> **Data records**:
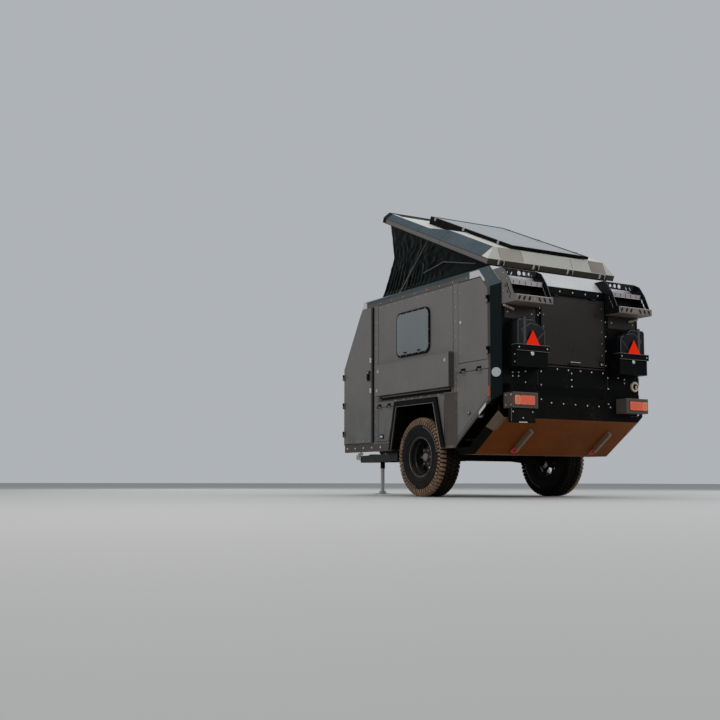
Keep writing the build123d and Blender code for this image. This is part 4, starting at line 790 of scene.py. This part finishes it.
def jerry_can(form, side):
    """One can: a pressed body with its seams and cross picked out pale as painted highlights, grips and cap, in the
    place of the plain solid.
    """
    x0, x1 = CAN_LOW.x, CAN_HIGH.x
    middle = (x0 + x1) / 2

    def points(x, places):
        return [Vector((x, side * y, z)) for y, z in places]

    form.plate(points(x1, CAN_OUTLINE), BACK, x1 - x0, CAN, 0.012)
    # Pale seam line: painted highlight on the pressed edge
    form.bent_bar(points(x0 + 0.0035, CAN_OUTLINE), 0.0032, CAN_EDGE_HIGHLIGHT, 8)
    form.bent_bar(points(x0 + 0.0485, CAN_OUTLINE), 0.0030, CAN, 8)
    for x in (x0 + 0.040, middle, x1 - 0.040):
        form.bent_bar(points(x, CAN_GRIP), 0.0068, CAN)
    form.lathe((middle, side * 0.553, 1.650), (0, -side * 0.42, 0.91),
               [(0.030, 0), (0.030, 0.004), (0.024, 0.006), (0.024, 0.012), (0.020, 0.014), (0, 0.014)], CAN, 26)
    # Pale cross lines: painted highlights
    for line in CAN_CROSS:
        form.bar(*points(x0 + 0.0005, line), 0.0030, CAN_EDGE_HIGHLIGHT, 8)
    for y in (0.829, 0.502):
        for start, end in ((CAN_LOW.z + 0.06, 1.585), (1.585, CAN_LOW.z + 0.06)):
            form.bar((x0 + 0.03, side * y, start), (x1 - 0.03, side * y, end), 0.0010, CAN, 8)


def can_strap(form, side):
    """Webbing over a can: up its back and across its top."""
    x0, x1 = CAN_LOW.x - 0.003, CAN_HIGH.x + 0.001
    y0, y1 = side * 0.752 - STRAP_HALF, side * 0.752 + STRAP_HALF
    top = 1.7321
    form.box((x0, y0, 1.47), (x0 + STRAP_T, y1, top), WEBBING)
    form.box((x0, y0, top), (x1, y1, top + STRAP_T), WEBBING)


def carrier_details(form, side):
    """Pale edge beads as painted highlights, pull ring and bolts of a can carrier."""
    tray = rear_surface(form, -1.502 + AXLE_X)
    low, high = side * RACK_MID - CARRIER_HALF, side * RACK_MID + CARRIER_HALF
    # Pale edge beads: painted highlights
    for z in (1.4655, 1.4065):
        tray.line((low, z), (high, z), 0.0005, EDGE_BEAD, CARRIER_EDGE_HIGHLIGHT, 6)
    for y in (low, high):
        form.bar(at(-1.502, y, 1.4655), at(-1.427, y, 1.4655), EDGE_BEAD, CARRIER_EDGE_HIGHLIGHT, 6)
    tray.bolts(0.0055, (low + 0.03, 1.436), (high - 0.03, 1.436))
    tray.turned(side * RACK_MID, 1.385, -0.014, [(0.020, 0), (0.020, 0.003), (0.015, 0.004), (0, 0.002)], CHROME, 24)
    side_surface(form, side, RACK_MID + 0.19).bolts(0.005, (-1.457, 1.30), (-1.457, 1.37))


def corner_shoe_details(form, side):
    """The bright shoe plate folded under a rear post with its bolts, and the bracket along the belly's edge."""
    out = Vector((-0.6, 0, -0.8))
    high, low = (-1.151, 0.8835), (-1.035, 0.7865)
    form.plate(sheet_corners(at, high, low, side * 0.9775, side * 0.930), out, 0.0016, SILVER)
    top_in, top_out = at(-1.318, side * 0.880, 0.778), at(-1.318, side * 0.950, 0.840)
    low_in, low_out = at(-0.850, side * 0.880, 0.435), at(-0.850, side * 0.950, 0.4985)
    end_in = top_in.lerp(low_in, 0.36)
    form.plate([top_in, top_out, top_out.lerp(low_out, 0.42), end_in], (-0.48, side * 0.58, -0.66), 0.002, BRACKET)
    inwards = Vector((0, side * -0.030, 0))
    flange = [top_in, end_in, top_in.lerp(low_in, 0.30) + inwards, top_in + inwards]
    form.plate(flange, (-0.59, 0, -0.81), 0.002, BRACKET)
    first, last = (at(x, side * 0.954, z) + out * 0.0016 for x, z in (high, low))
    for share in (0.25, 0.75):
        form.bolt(first.lerp(last, share), out, 0.005, STEEL)


def plate_details(form):
    """The blank number plate, its lip and its bolts."""
    low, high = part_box("plate_holder")
    middle = (low.y + high.y) / 2
    plate = rear_surface(form, low.x)
    plate.layer(0, 0.003, PLATE_BLACK, 0.001, (low.y + 0.002, high.y - 0.012, low.z + 0.012, high.z - 0.006))
    plate.layer(0, 0.005, SILVER, 0.001, (middle - 0.05, middle + 0.05, low.z, low.z + 0.009))
    plate.layer(0, 0.005, EDGE, 0.001, (high.y - 0.011, high.y - 0.004, low.z + 0.01, high.z - 0.006))
    plate.bolts(0.0055, (0.872, 0.825), (0.633, 0.827), (0.752, 0.767), out=0.003)


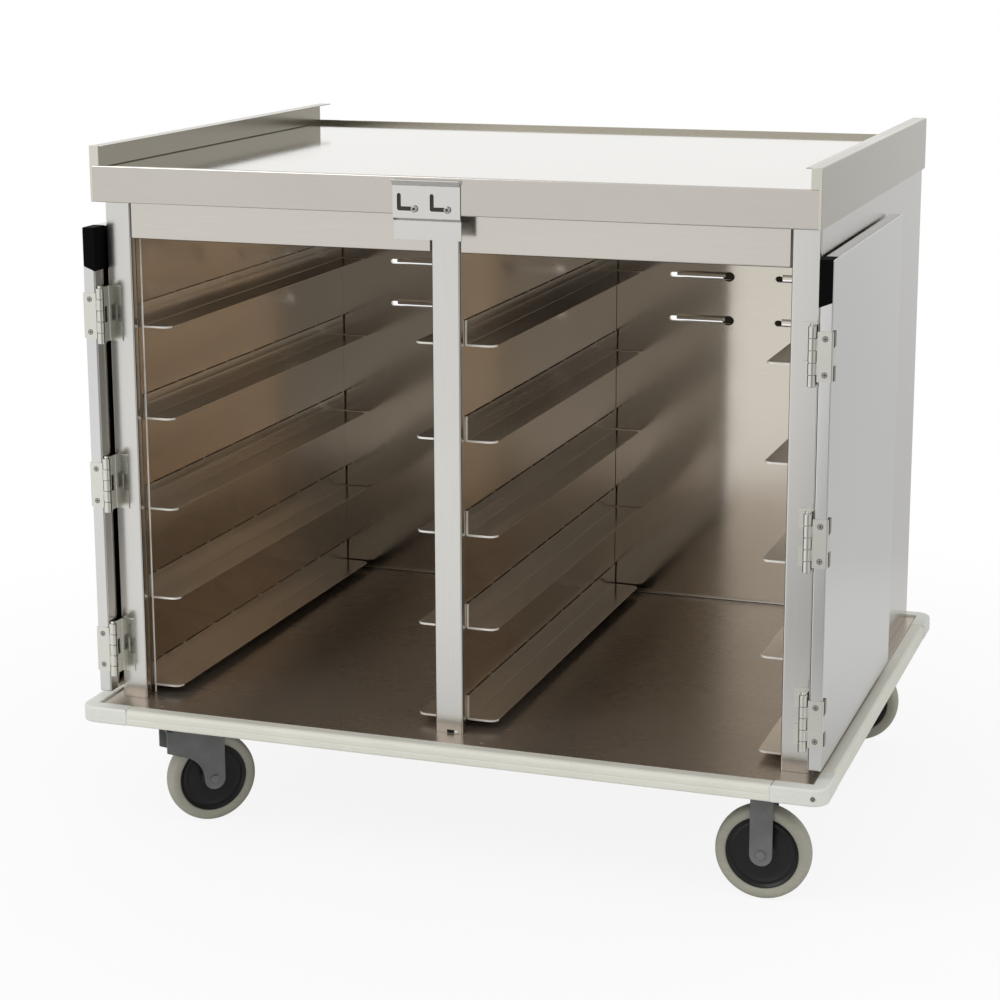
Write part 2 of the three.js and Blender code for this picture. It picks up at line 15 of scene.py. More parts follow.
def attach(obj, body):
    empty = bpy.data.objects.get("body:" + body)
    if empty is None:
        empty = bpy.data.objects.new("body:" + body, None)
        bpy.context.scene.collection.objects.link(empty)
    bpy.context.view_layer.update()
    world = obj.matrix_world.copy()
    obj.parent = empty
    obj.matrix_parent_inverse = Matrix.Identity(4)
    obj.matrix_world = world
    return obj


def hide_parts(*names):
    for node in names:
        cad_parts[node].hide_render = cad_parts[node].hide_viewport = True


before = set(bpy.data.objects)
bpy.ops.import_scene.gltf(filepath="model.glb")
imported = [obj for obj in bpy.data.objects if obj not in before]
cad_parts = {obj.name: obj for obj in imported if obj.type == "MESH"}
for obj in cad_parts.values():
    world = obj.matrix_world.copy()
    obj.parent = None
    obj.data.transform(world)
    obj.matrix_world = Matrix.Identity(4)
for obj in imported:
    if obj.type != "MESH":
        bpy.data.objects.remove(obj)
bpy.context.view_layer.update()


# ---------------- camera
# A long lens at the photograph's place, a little above the top and to the right of the
# open doors. Its place is in metres and its turns are in degrees.
def linked(name, data):
    """A new object of that data, in the scene."""
    made = bpy.data.objects.new(name, data)
    bpy.context.scene.collection.objects.link(made)
    return made


LENS, SHIFT_UP, CAMERA_PLACE = 85.35, -0.06, (1.2543, -3.7796, 1.4854)
CAMERA_YAW, CAMERA_PITCH, CAMERA_ROLL = 19.134, 12.379, -0.173
camera = linked("camera", bpy.data.cameras.new("camera"))
camera.data.lens = LENS
camera.data.shift_y = SHIFT_UP
bpy.context.scene.camera = camera
camera.matrix_world = (
    Matrix.Translation(CAMERA_PLACE)
    @ Matrix.Rotation(math.radians(CAMERA_YAW), 4, "Z")
    @ Matrix.Rotation(math.pi / 2 - math.radians(CAMERA_PITCH), 4, "X")
    @ Matrix.Rotation(math.radians(CAMERA_ROLL), 4, "Z")
)


# ---------------- floor, room and lamps
# A pale seamless floor in a white room, both white to the camera. The metal mirrors a room
# that is dimmer on its right and past its open side. Sizes and places here are in metres.
class Wire:
    """A socket in a material's tree. Sums of wires and numbers add Math nodes."""

    def __init__(self, tree, socket=None):
        self.tree = tree
        self.socket = socket

    def node(self, kind, settings=None, inputs=None, output=0):
        """A node of that type, its settings first, then its sockets' values or links."""
        made = self.tree.nodes.new(kind)
        for key, value in (settings or {}).items():
            setattr(made, key, value)
        for key, value in (inputs or {}).items():
            if isinstance(value, Wire):
                self.tree.links.new(value.socket, made.inputs[key])
            else:
                made.inputs[key].default_value = value
        return Wire(self.tree, made.outputs[output] if made.outputs else None)

    def maths(self, operation, first, second):
        return self.node("ShaderNodeMath", {"operation": operation}, {0: first, 1: second})

    def __add__(self, other):
        return self.maths("ADD", self, other)

    def __sub__(self, other):
        return self.maths("SUBTRACT", self, other)

    def __rsub__(self, other):
        return self.maths("SUBTRACT", other, self)

    def __mul__(self, other):
        return self.maths("MULTIPLY", self, other)

    __radd__ = __add__
    __rmul__ = __mul__

    def vector(self, operation, other=(0, 0, 0), output="Vector"):
        """A Vector Math node on this wire and another value."""
        return self.node("ShaderNodeVectorMath", {"operation": operation}, {0: self, 1: other}, output)

    def clamped(self, low, high):
        """The value's span from low to high, laid on 0 to 1 and held inside it."""
        span = {"Value": self, "From Min": low, "From Max": high}
        return self.node("ShaderNodeMapRange", {"clamp": True}, span)

    def between(self, first, second):
        """A colour between two colours, by this wire."""
        colours = {0: self, 6: first, 7: second}
        return self.node("ShaderNodeMix", {"data_type": "RGBA"}, colours, output=2)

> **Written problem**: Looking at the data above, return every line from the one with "obj.parent = None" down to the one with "self.socket = socket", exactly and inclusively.

> **Task result**:
    obj.parent = None
    obj.data.transform(world)
    obj.matrix_world = Matrix.Identity(4)
for obj in imported:
    if obj.type != "MESH":
        bpy.data.objects.remove(obj)
bpy.context.view_layer.update()


# ---------------- camera
# A long lens at the photograph's place, a little above the top and to the right of the
# open doors. Its place is in metres and its turns are in degrees.
def linked(name, data):
    """A new object of that data, in the scene."""
    made = bpy.data.objects.new(name, data)
    bpy.context.scene.collection.objects.link(made)
    return made


LENS, SHIFT_UP, CAMERA_PLACE = 85.35, -0.06, (1.2543, -3.7796, 1.4854)
CAMERA_YAW, CAMERA_PITCH, CAMERA_ROLL = 19.134, 12.379, -0.173
camera = linked("camera", bpy.data.cameras.new("camera"))
camera.data.lens = LENS
camera.data.shift_y = SHIFT_UP
bpy.context.scene.camera = camera
camera.matrix_world = (
    Matrix.Translation(CAMERA_PLACE)
    @ Matrix.Rotation(math.radians(CAMERA_YAW), 4, "Z")
    @ Matrix.Rotation(math.pi / 2 - math.radians(CAMERA_PITCH), 4, "X")
    @ Matrix.Rotation(math.radians(CAMERA_ROLL), 4, "Z")
)


# ---------------- floor, room and lamps
# A pale seamless floor in a white room, both white to the camera. The metal mirrors a room
# that is dimmer on its right and past its open side. Sizes and places here are in metres.
class Wire:
    """A socket in a material's tree. Sums of wires and numbers add Math nodes."""

    def __init__(self, tree, socket=None):
        self.tree = tree
        self.socket = socket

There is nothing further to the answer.